[Available data]
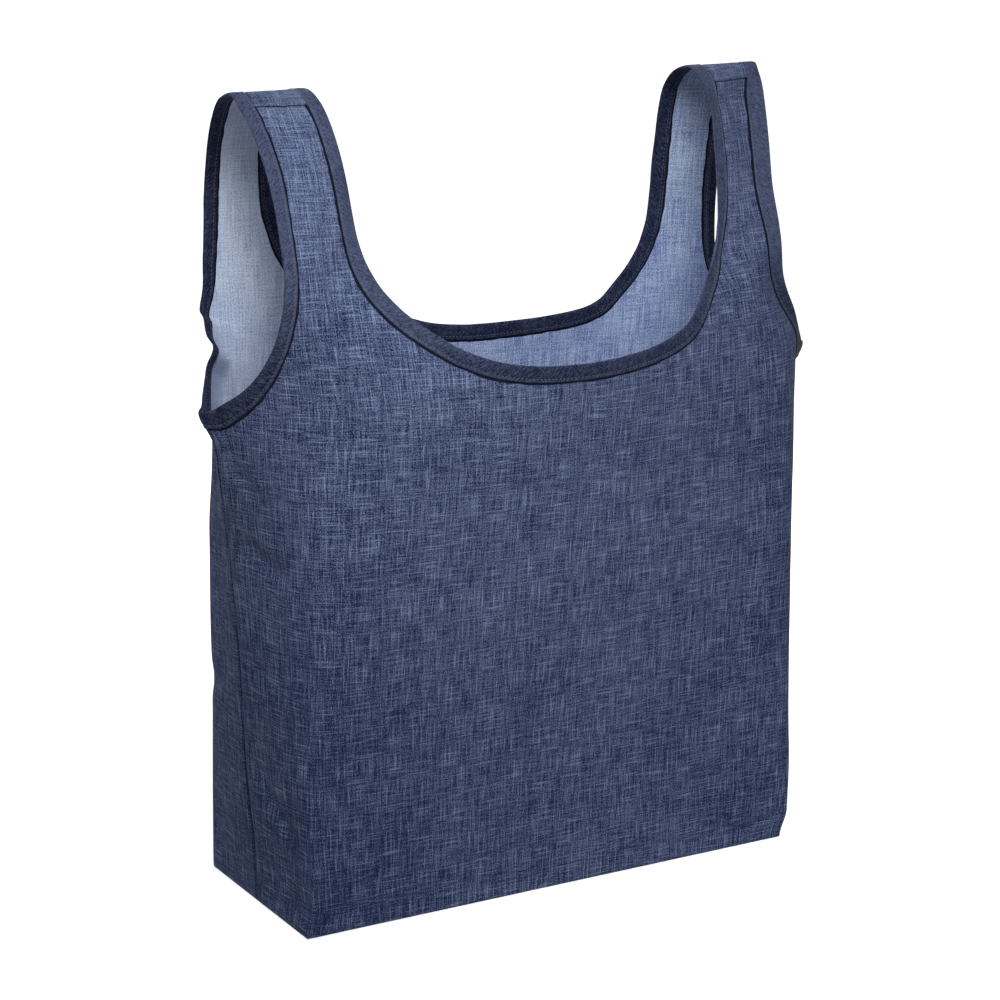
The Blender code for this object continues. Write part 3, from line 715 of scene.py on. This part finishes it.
def turned_edge(name, pairs, look):
    """Narrow strips under both hems of a tape, wider and narrower as the fold wanders."""
    strips = []
    for face in (1, -1):
        ring = tape_ring(pairs, [(reach, face * rise) for reach, rise in TURNING], wander=0.0007)
        strips.append(lay_tape(f"{name}_{len(strips)}", ring[:, ::face], look, TURNING_THICKNESS))
    return join(name, strips)


def dark_cloth(name, colour):
    made, shader, flat = cloth_finish(name, 0.9)
    speckle = flat.slubs(0.0012, 0.0012, 7.0, 1.0)
    tone = (0.5 + speckle).kept()
    darker = tuple(0.5 * part for part in colour[:3]) + (1,)
    tone.blend(darker, colour).feed(shader, "Base Color")
    return made


# Near-black colour: painted shadow for the shadow line under each hem
hem_painted_shadow = dark_cloth("Turned edge painted shadow", (0.007, 0.009, 0.020, 1))
neck_turning = turned_edge("neck_turning", neck_line, hem_painted_shadow)
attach(neck_turning, "root")


# Neck stitching: one row of navy thread along each hem of the tape, sewn right
# through tape and cloth, so it shows on both faces.
STITCH_PITCH, STITCH_LENGTH, THREAD = 0.0028, 0.0021, 0.00034
HEM_STITCH = 0.0076


def sew(name, rows, look, pitch=STITCH_PITCH, length=STITCH_LENGTH, thread=THREAD):
    """Rows of stitches: one stitch modelled once, then copied along each (line, away) pair."""
    bpy.ops.mesh.primitive_uv_sphere_add(segments=6, ring_count=4, radius=1, calc_uvs=False)
    made = bpy.context.object
    one = np.array([vertex.co[:] for vertex in made.data.vertices])
    faces = [tuple(face.vertices) for face in made.data.polygons]
    places, copies = [], []
    for line, away in rows:
        reach = lengths_along(line)
        at = (np.arange(int(reach[-1] / pitch)) + 0.5) * pitch

        def along(values, where):
            return np.stack([np.interp(where, reach, values[:, k]) for k in range(3)], axis=1)

        centre = along(line, at)
        ahead = unit(along(line, at + 0.0006) - along(line, at - 0.0006))
        across = unit(np.cross(along(away, at), ahead))
        rise = np.cross(ahead, across)
        shape = one * (thread * 0.8, thread * 0.55, length / 2)
        for c, x, y, z in zip(centre, across, rise, ahead):
            first = len(places) * len(one)
            copies += [tuple(first + corner for corner in face) for face in faces]
            places.append(c + shape[:, :1] * x + shape[:, 1:2] * y + shape[:, 2:] * z)
    mesh = bpy.data.meshes.new(name)
    mesh.from_pydata(np.concatenate(places).tolist(), [], copies)
    made.data = mesh
    made.name = name
    mesh.materials.append(look)
    bpy.ops.object.shade_smooth()
    return made


def hem_rows(runs):
    """The lines that a hem's stitches follow on the outer and the inner face of the tape."""
    rows = []
    for half, edge, turn, stations in runs:
        for face in (1, -1):
            line = tape_run(half, edge, turn, stations, [(HEM_STITCH, face * 0.00100)])[:, 0]
            above = tape_run(half, edge, turn, stations, [(HEM_STITCH, face * 0.00200)])[:, 0]
            rows.append((line, above - line))
    return rows


def thread_finish(name, colour):
    """Spun thread: nearly plain, a little lighter and darker from stitch to stitch."""
    made = bpy.data.materials.new(name)
    made.use_nodes = True
    shader = made.node_tree.nodes["Principled BSDF"]
    shader.inputs["Roughness"].default_value = 0.6
    place = Wire(made.node_tree).node("ShaderNodeTexCoord", {}, {}, "Object")
    fleck = place.node("ShaderNodeTexNoise", {}, {"Vector": place, "Scale": 900.0, "Detail": 1.0})
    darker = tuple(0.55 * part for part in colour[:3]) + (1,)
    fleck.blend(darker, colour).feed(shader, "Base Color")
    return made


navy_thread = thread_finish("Navy thread", (0.070, 0.084, 0.140, 1))
neck_stitches = sew("neck_stitches", hem_rows([run for pair in neck_line for run in pair]), navy_thread)
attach(neck_stitches, "root")


# Armhole tapes: the same bias strip round each armhole, from the side seam up
# over the strap and back down. Their ends are caught in the side seam, where
# they stand out as a small spout, and they are stitched as the neck is.
ARM_STATIONS = 340
for name, front, back, seed in (
    ("left", left_front, left_back, 131.0),
    ("right", right_front, right_back, 151.0),
):
    arm_line = [[(half, ARMHOLE, -1, ARM_STATIONS) for half in (front, back)]]
    look = bias_tape(f"{name.capitalize()} armhole tape", seed, tape_dark, tape_light)
    tape = lay_tape(f"{name}_tape", tape_ring(arm_line, TAPE_FOLD), look)
    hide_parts(f"{name}_armhole_binding")
    turning = turned_edge(f"{name}_turning", arm_line, hem_painted_shadow)
    stitches = sew(f"{name}_stitches", hem_rows(arm_line[0]), navy_thread)
    for piece in (tape, turning, stitches):
        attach(piece, "root")


# Strap seams: the back cloth's end laps over the front cloth's on top of each
# strap and is turned under, as a flat band sewn down with two rows of thread.
SEAM_LOW, SEAM_HIGH = 0.0185, 0.0012
BAND, BAND_MARGIN = 0.0005, 0.0004
BAND_COLUMNS, BAND_ROWS = 40, 12
for name, front in (("left", left_front), ("right", right_front)):
    inner = along_edge(front.neck, front, 0.965)[0] + TAPE_WIDTH + BAND_MARGIN
    outer = along_edge(ARMHOLE, front, 0.965)[0] - TAPE_WIDTH - BAND_MARGIN
    band, j, i = lay_grid(f"{name}_strap_seam", BAND_COLUMNS, BAND_ROWS)
    out = inner + (outer - inner) * j / BAND_COLUMNS
    up = front.crest - SEAM_LOW + (SEAM_LOW - SEAM_HIGH) * (i / BAND_ROWS) ** 0.8
    ripple = np.array([noise.noise((x * 160, 3.0 * front.side, 1.0)) for x in out])
    hem = 0.00035 * np.exp(-5 * i / BAND_ROWS)
    lift = CLOTH / 2 + 0.00045 + BAND / 2 + hem + 0.00015 * ripple
    band.data.vertices.foreach_set("co", front.at(out, up, lift).ravel())
    write_flat(band.data, np.stack([front.side * out, up + 0.9], axis=1))
    if front.side < 0:
        band.data.flip_normals()
    band.data.materials.append(front_cloth.data.materials[0])
    thicken(band, BAND)
    x = np.linspace(inner + 0.0008, outer - 0.0008, 60)
    stitch_lines = []
    for below_crest, rise in ((SEAM_LOW - 0.0019, 0.00150), (0.0042, 0.00125)):
        line = front.at(x, front.crest - below_crest, rise)
        stitch_lines.append((line, front.at(x, front.crest - below_crest, rise + 0.001) - line))
    stitches = sew(f"{name}_strap_stitches", stitch_lines, navy_thread)
    for piece in (band, stitches):
        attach(piece, "root")


# Seam allowances: inside the bag the two cloths' edges stand as a narrow double
# strip along each side seam and under the base, overcast with pale thread.
ALLOWANCE, ALLOWANCE_THICK = 0.0075, 0.0009
NEAR, FAR = SIDE_SEAM - 0.0022, SIDE_SEAM - 0.0022 - ALLOWANCE
# How far the strip's middle and its thread lie in from the middle of the cloth
STRIP_IN, THREAD_IN = -0.00125, 0.00062
BASE_STRIP_UP, BASE_STRIP_BACK = CLOTH + 0.0008, BASE_SEAM + 0.0008
OVERCAST_STITCH = {"pitch": 0.0016, "length": 0.0019, "thread": 0.0003}
pale_thread = thread_finish("Pale thread", (0.420, 0.470, 0.580, 1))


def lay_strip(name, near, far):
    """A flat strip between two lines of places, its weave laid along it."""
    strip, j, s = lay_grid(name, 1, len(near) - 1)
    strip.data.vertices.foreach_set("co", np.where(j[:, None] > 0, far[s], near[s]).ravel())
    write_flat(strip.data, np.stack([0.3 + ALLOWANCE * j, s * 0.003], axis=1))
    strip.data.materials.append(back_cloth.data.materials[1])
    thicken(strip, ALLOWANCE_THICK)
    return strip


def overcast(edge, side_way, away):
    """The zigzag line that the overcasting thread follows along a strip's free edge."""
    swing = (np.arange(len(edge)) % 2)[:, None]
    return edge + side_way * (0.0004 + 0.0036 * swing) + away


seam_pieces = []
for name, back in (("left", left_back), ("right", right_back)):
    up = np.linspace(0.008, 0.338, 166)
    strip = lay_strip(f"{name}_side_allowance", back.at(NEAR, up, STRIP_IN), back.at(FAR, up, STRIP_IN))
    up = np.linspace(0.009, 0.337, 330)
    edge = back.at(FAR, up, STRIP_IN)
    inside = -back.outward(FAR, up) * THREAD_IN
    toward = unit(back.at(NEAR, up, STRIP_IN) - edge)
    line = overcast(edge, toward, inside)
    seam_pieces += [strip, sew(f"{name}_overcast", [(line, inside)], pale_thread, **OVERCAST_STITCH)]

x = np.linspace(-CORNER + 0.004, CORNER - 0.004, 180)
near = np.stack([x, np.full(len(x), BASE_STRIP_BACK), np.full(len(x), BASE_STRIP_UP)], axis=1)
strip = lay_strip("base_allowance", near, near + (0, ALLOWANCE, 0))
x = np.linspace(-CORNER + 0.005, CORNER - 0.005, 380)
edge = np.stack([x, np.full(len(x), BASE_STRIP_BACK + ALLOWANCE), np.full(len(x), BASE_STRIP_UP)], axis=1)
upward = np.tile((0, 0, THREAD_IN), (len(x), 1))
line = overcast(edge, np.array([0.0, -1.0, 0.0]), upward)
seam_pieces += [strip, sew("base_overcast", [(line, upward)], pale_thread, **OVERCAST_STITCH)]
for piece in seam_pieces:
    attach(piece, "root")


# Studio: a plain pale paper floor that keeps the bag's soft shadow and runs out
# to white, under a soft white surround.
bpy.ops.object.select_all(action="DESELECT")
bpy.ops.mesh.primitive_plane_add(size=60, location=(0, 0, -0.0005))
floor = bpy.context.object
floor.name = "floor"
paper = bpy.data.materials.new("Pale paper")
paper.use_nodes = True
paper_shader = paper.node_tree.nodes["Principled BSDF"]
paper_shader.inputs["Base Color"].default_value = (0.86, 0.86, 0.86, 1)
paper_shader.inputs["Roughness"].default_value = 0.9


def seen_rays(tree):
    """1 for rays from the camera, straight or by way of gloss or glass, and 0 for light on things."""
    straight, by_gloss, by_glass = (
        Wire(tree).node("ShaderNodeLightPath", {}, {}, f"Is {kind} Ray")
        for kind in ("Camera", "Glossy", "Transmission")
    )
    return (straight + by_gloss + by_glass).kept()


NEAR_GLOW, FAR_GLOW = 0.56, 1.00
place = Wire(paper.node_tree).node("ShaderNodeTexCoord", {}, {}, "Object")
away = place.node("ShaderNodeVectorMath", {"operation": "LENGTH"}, {0: place}, "Value")
glow = seen_rays(paper.node_tree) * (NEAR_GLOW + (FAR_GLOW - NEAR_GLOW) * away.between(0.24, 0.70))
glow.blend((0, 0, 0, 1), (1, 1, 1, 1)).feed(paper_shader, "Emission Color")
paper_shader.inputs["Emission Strength"].default_value = 1.0
floor.data.materials.append(paper)

FILL = 0.15
world = bpy.data.worlds.new("Studio")
bpy.context.scene.world = world
world.use_nodes = True
surround = world.node_tree.nodes["Background"]
strength = FILL + (1 - FILL) * seen_rays(world.node_tree)
strength.feed(surround, "Strength")
surround.inputs["Color"].default_value = (1, 1, 1, 1)


# Lamps and camera: a near soft lamp high at the left front, a weak one at the
# left side and a wide one behind, and the camera at the photograph's place.
def aim(thing, place, target):
    toward = np.asarray(target, float) - np.asarray(place, float)
    back = -toward / np.linalg.norm(toward)
    right = np.cross((0, 0, 1), back)
    right /= np.linalg.norm(right)
    up = np.cross(back, right)
    thing.matrix_world = Matrix([
        [right[0], up[0], back[0], place[0]],
        [right[1], up[1], back[1], place[1]],
        [right[2], up[2], back[2], place[2]],
        [0, 0, 0, 1],
    ])


def soft_lamp(name, place, target, size, power, spread):
    data = bpy.data.lights.new(name, "AREA")
    data.shape = "SQUARE"
    data.size = size
    data.energy = power
    data.spread = math.radians(spread)
    lamp = bpy.data.objects.new(name, data)
    bpy.context.scene.collection.objects.link(lamp)
    aim(lamp, place, target)


soft_lamp("Key lamp", (-0.31, -0.77, 1.11), (0.0, -0.10, 0.38), 0.60, 2.15, 55)
soft_lamp("Left lamp", (-1.33, -0.24, 0.66), (0.0, 0.0, 0.32), 0.80, 1.6, 180)
soft_lamp("Back lamp", (0.55, 1.15, 1.00), (0.0, 0.0, 0.3), 0.80, 9.0, 180)

HEADING, TILT, ROLL, FOCUS = math.radians(30.11), math.radians(14.7), math.radians(0.29), 2902
eye = np.array([-1.0, -1.721, 0.7878])
ahead = np.array([math.sin(HEADING) * math.cos(TILT), math.cos(HEADING) * math.cos(TILT), -math.sin(TILT)])
level_right = np.array([math.cos(HEADING), -math.sin(HEADING), 0.0])
level_up = np.cross(level_right, ahead)
view_right = level_right * math.cos(ROLL) + level_up * math.sin(ROLL)
view_up = level_up * math.cos(ROLL) - level_right * math.sin(ROLL)
camera_data = bpy.data.cameras.new("Camera")
camera_data.sensor_width = 36
camera_data.lens = 36 * FOCUS / 1000
camera = bpy.data.objects.new("Camera", camera_data)
bpy.context.scene.collection.objects.link(camera)
camera.matrix_world = Matrix([
    [view_right[0], view_up[0], -ahead[0], eye[0]],
    [view_right[1], view_up[1], -ahead[1], eye[1]],
    [view_right[2], view_up[2], -ahead[2], eye[2]],
    [0, 0, 0, 1],
])
bpy.context.scene.camera = camera
bpy.context.scene.view_settings.view_transform = "Standard"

[Goal] Return the lines above precisely as they appear, beginning at the first line and ending at the line with "at = (np.arange(int(reach[-1]", and nothing after it.

[Written solution]
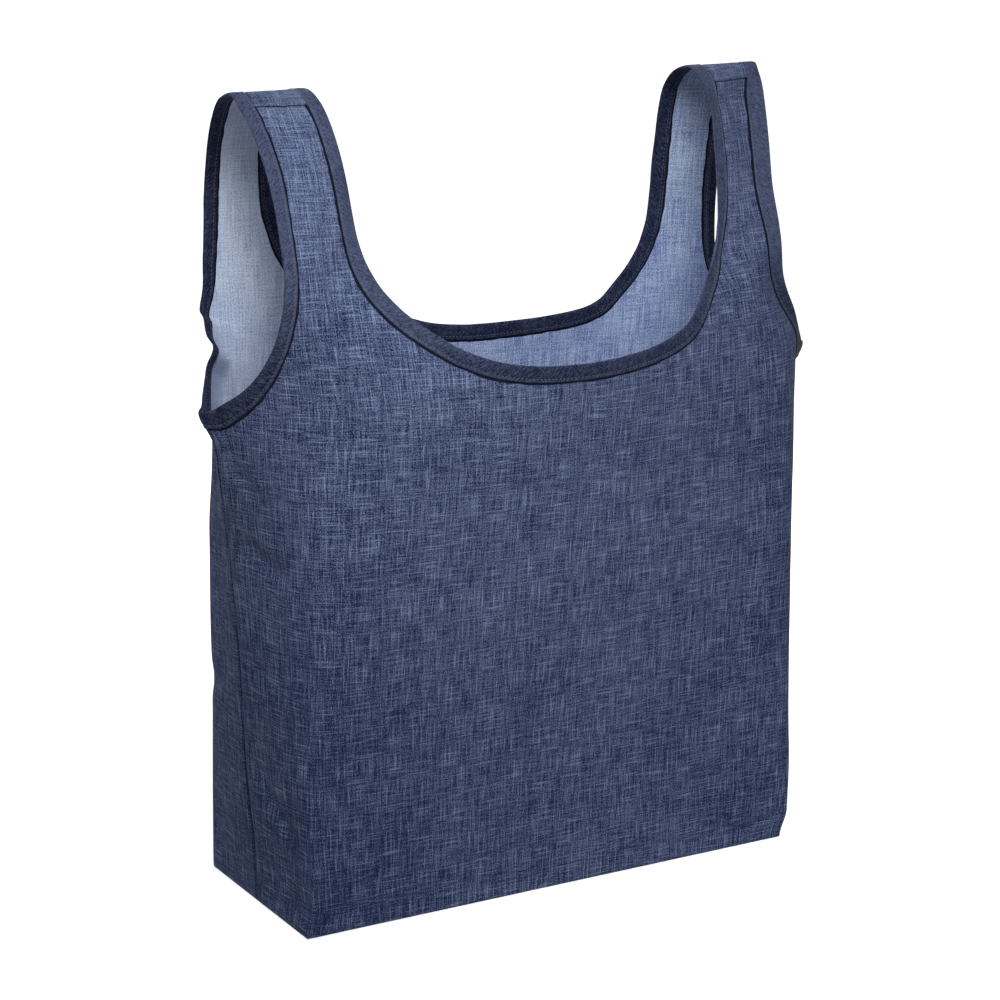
The Blender code for this object continues. Write part 3, from line 715 of scene.py on. This part finishes it.
def turned_edge(name, pairs, look):
    """Narrow strips under both hems of a tape, wider and narrower as the fold wanders."""
    strips = []
    for face in (1, -1):
        ring = tape_ring(pairs, [(reach, face * rise) for reach, rise in TURNING], wander=0.0007)
        strips.append(lay_tape(f"{name}_{len(strips)}", ring[:, ::face], look, TURNING_THICKNESS))
    return join(name, strips)


def dark_cloth(name, colour):
    made, shader, flat = cloth_finish(name, 0.9)
    speckle = flat.slubs(0.0012, 0.0012, 7.0, 1.0)
    tone = (0.5 + speckle).kept()
    darker = tuple(0.5 * part for part in colour[:3]) + (1,)
    tone.blend(darker, colour).feed(shader, "Base Color")
    return made


# Near-black colour: painted shadow for the shadow line under each hem
hem_painted_shadow = dark_cloth("Turned edge painted shadow", (0.007, 0.009, 0.020, 1))
neck_turning = turned_edge("neck_turning", neck_line, hem_painted_shadow)
attach(neck_turning, "root")


# Neck stitching: one row of navy thread along each hem of the tape, sewn right
# through tape and cloth, so it shows on both faces.
STITCH_PITCH, STITCH_LENGTH, THREAD = 0.0028, 0.0021, 0.00034
HEM_STITCH = 0.0076


def sew(name, rows, look, pitch=STITCH_PITCH, length=STITCH_LENGTH, thread=THREAD):
    """Rows of stitches: one stitch modelled once, then copied along each (line, away) pair."""
    bpy.ops.mesh.primitive_uv_sphere_add(segments=6, ring_count=4, radius=1, calc_uvs=False)
    made = bpy.context.object
    one = np.array([vertex.co[:] for vertex in made.data.vertices])
    faces = [tuple(face.vertices) for face in made.data.polygons]
    places, copies = [], []
    for line, away in rows:
        reach = lengths_along(line)
        at = (np.arange(int(reach[-1] / pitch)) + 0.5) * pitch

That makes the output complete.